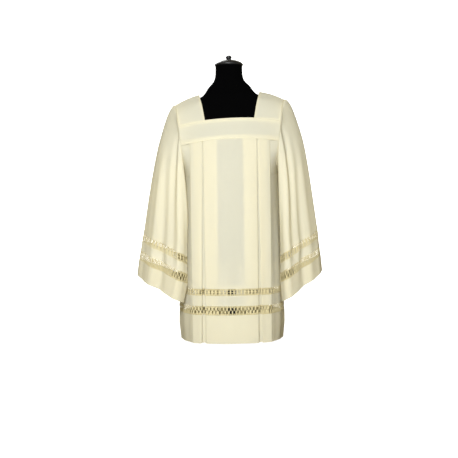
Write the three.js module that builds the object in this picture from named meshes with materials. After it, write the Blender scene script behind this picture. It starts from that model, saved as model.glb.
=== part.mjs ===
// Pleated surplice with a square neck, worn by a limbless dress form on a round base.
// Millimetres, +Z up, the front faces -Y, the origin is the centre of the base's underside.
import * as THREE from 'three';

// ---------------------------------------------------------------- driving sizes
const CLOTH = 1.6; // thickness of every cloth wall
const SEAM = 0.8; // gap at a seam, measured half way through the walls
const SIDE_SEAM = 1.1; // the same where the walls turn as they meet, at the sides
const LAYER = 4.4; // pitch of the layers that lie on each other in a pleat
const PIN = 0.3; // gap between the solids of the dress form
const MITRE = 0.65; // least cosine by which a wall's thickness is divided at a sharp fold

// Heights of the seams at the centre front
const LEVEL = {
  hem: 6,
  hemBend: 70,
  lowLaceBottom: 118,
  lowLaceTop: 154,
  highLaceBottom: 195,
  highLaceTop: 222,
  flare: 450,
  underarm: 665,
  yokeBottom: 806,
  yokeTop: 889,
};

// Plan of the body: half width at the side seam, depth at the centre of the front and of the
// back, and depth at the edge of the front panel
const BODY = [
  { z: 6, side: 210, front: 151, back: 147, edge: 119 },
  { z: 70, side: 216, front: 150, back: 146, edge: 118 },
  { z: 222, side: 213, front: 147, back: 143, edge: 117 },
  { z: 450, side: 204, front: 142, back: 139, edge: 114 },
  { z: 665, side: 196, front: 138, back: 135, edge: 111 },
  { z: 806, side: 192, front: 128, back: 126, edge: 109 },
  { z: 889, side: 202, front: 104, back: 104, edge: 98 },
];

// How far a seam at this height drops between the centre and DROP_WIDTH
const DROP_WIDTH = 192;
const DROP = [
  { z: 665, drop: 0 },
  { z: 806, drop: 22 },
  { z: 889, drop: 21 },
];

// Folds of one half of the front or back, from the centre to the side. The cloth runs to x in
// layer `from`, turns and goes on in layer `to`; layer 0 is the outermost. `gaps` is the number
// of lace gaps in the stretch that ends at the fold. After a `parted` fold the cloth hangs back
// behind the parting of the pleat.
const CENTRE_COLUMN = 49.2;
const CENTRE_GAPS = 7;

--

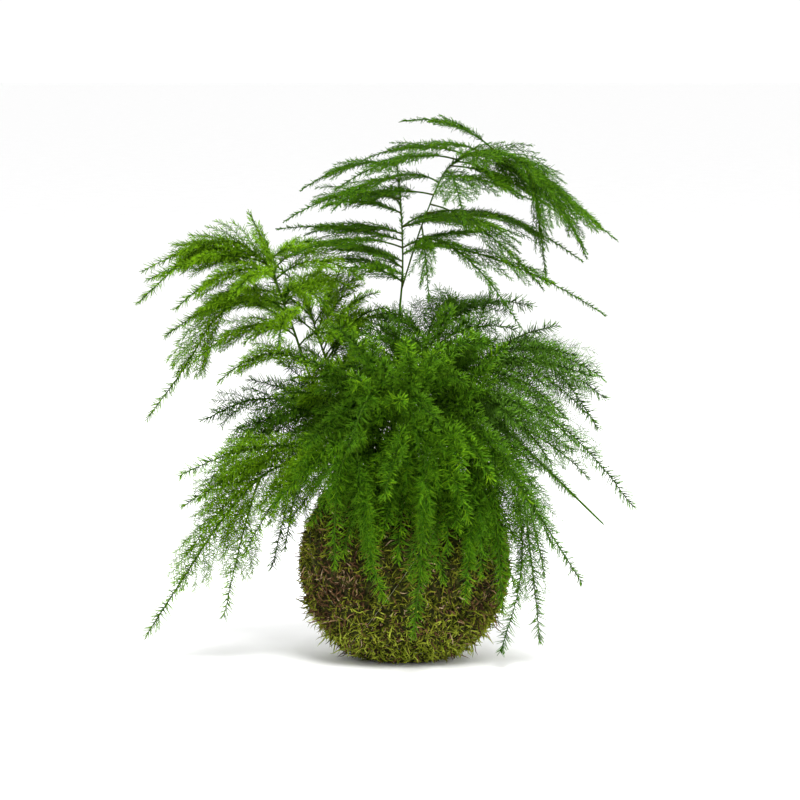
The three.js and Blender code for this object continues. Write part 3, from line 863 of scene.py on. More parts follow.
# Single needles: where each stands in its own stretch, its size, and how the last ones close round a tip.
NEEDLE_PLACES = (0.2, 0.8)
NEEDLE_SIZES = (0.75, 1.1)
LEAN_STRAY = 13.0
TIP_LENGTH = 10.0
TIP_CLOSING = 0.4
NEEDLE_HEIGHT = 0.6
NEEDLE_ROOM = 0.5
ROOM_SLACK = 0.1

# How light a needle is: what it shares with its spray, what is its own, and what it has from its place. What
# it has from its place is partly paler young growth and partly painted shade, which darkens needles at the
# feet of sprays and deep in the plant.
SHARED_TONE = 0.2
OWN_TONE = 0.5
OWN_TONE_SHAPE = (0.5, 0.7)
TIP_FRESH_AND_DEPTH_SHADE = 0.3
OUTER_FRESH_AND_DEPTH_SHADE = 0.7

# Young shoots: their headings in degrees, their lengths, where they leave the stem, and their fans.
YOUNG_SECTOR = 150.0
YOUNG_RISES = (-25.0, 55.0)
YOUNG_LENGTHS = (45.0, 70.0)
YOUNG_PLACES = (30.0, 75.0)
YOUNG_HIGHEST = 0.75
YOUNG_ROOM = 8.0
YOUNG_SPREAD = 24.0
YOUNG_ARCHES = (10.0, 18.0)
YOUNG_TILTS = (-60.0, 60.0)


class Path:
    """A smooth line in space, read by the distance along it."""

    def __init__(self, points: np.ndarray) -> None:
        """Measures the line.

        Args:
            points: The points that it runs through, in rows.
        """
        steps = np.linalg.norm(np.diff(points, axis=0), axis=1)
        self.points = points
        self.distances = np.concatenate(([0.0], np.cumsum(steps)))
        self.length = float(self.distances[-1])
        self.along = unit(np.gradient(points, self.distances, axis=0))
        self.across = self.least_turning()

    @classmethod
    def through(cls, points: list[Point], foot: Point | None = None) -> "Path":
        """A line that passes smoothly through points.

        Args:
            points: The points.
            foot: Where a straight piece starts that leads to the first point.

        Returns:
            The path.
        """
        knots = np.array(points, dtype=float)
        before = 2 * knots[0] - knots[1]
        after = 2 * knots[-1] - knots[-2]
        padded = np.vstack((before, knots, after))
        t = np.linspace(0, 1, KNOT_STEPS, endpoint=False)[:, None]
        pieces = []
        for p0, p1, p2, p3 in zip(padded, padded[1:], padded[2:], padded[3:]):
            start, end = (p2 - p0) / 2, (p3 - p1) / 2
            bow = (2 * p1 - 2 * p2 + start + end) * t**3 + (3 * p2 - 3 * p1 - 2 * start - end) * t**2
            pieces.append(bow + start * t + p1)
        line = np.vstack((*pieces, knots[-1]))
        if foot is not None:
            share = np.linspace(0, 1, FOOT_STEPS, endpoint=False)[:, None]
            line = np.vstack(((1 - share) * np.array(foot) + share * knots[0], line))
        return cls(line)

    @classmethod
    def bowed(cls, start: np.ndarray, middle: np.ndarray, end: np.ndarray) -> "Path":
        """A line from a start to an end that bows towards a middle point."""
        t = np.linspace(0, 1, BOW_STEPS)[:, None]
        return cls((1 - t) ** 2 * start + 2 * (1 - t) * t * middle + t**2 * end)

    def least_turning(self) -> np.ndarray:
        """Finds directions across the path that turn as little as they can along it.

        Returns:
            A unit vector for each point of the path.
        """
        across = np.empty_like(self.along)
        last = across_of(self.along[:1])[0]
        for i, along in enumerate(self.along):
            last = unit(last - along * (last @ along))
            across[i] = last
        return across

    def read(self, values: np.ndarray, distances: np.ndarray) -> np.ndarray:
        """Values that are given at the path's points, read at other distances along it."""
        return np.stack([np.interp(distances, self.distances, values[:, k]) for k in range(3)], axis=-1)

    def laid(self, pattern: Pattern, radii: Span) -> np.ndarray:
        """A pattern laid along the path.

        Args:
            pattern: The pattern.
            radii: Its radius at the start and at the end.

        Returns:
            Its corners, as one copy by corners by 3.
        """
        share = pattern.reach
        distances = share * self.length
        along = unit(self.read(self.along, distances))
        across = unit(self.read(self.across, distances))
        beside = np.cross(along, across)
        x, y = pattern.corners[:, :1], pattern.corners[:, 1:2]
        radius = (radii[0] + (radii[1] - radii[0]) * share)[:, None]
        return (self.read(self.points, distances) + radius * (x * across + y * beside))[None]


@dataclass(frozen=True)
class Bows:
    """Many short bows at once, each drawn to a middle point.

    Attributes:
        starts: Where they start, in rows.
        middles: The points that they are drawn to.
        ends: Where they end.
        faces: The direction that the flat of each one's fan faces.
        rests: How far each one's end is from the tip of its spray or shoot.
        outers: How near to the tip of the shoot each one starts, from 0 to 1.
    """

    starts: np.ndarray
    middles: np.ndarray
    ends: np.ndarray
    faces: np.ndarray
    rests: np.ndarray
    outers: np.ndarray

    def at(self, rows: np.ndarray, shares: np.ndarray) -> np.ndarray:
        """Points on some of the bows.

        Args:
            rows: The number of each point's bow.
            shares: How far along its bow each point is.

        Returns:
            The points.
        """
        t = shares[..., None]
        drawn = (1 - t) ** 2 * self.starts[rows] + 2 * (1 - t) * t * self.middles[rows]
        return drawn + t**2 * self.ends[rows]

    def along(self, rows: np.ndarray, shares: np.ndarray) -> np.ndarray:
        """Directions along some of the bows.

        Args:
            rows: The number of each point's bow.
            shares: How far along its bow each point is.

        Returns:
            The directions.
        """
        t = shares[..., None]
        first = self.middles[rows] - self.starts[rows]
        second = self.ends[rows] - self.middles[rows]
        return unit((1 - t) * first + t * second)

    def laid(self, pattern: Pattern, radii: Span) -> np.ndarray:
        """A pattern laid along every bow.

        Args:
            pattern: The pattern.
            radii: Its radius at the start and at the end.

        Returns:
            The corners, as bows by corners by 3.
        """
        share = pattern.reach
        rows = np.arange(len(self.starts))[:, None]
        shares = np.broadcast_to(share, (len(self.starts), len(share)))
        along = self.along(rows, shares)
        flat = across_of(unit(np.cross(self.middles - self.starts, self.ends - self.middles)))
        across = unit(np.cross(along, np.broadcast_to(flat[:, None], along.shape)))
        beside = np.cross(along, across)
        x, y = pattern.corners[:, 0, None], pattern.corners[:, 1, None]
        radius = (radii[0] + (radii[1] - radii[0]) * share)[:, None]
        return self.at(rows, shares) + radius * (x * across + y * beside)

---

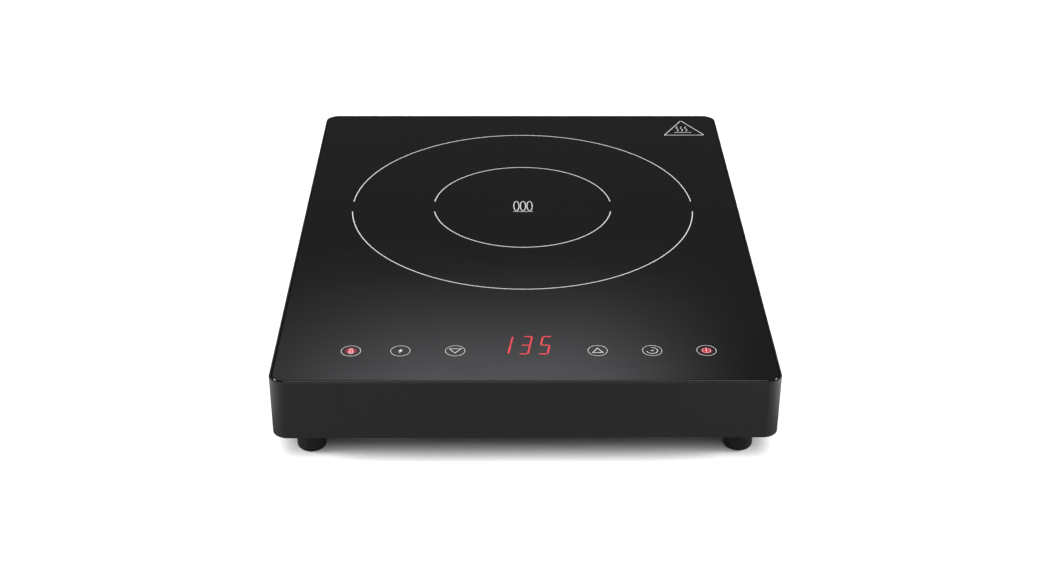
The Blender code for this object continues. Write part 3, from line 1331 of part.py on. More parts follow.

GOAL OF THE EXERCISE >>
Check every line of the data, and copy the ones that contain "starts".

WORKED ANSWER >>
Write the three.js module that builds the object in this picture from named meshes with materials. After it, write the Blender scene script behind this picture. It starts from that model, saved as model.glb.
            foot: Where a straight piece starts that leads to the first point.
        starts: Where they start, in rows.
        outers: How near to the tip of the shoot each one starts, from 0 to 1.
    starts: np.ndarray
        drawn = (1 - t) ** 2 * self.starts[rows] + 2 * (1 - t) * t * self.middles[rows]
        first = self.middles[rows] - self.starts[rows]
        rows = np.arange(len(self.starts))[:, None]
        shares = np.broadcast_to(share, (len(self.starts), len(share)))
        flat = across_of(unit(np.cross(self.middles - self.starts, self.ends - self.middles)))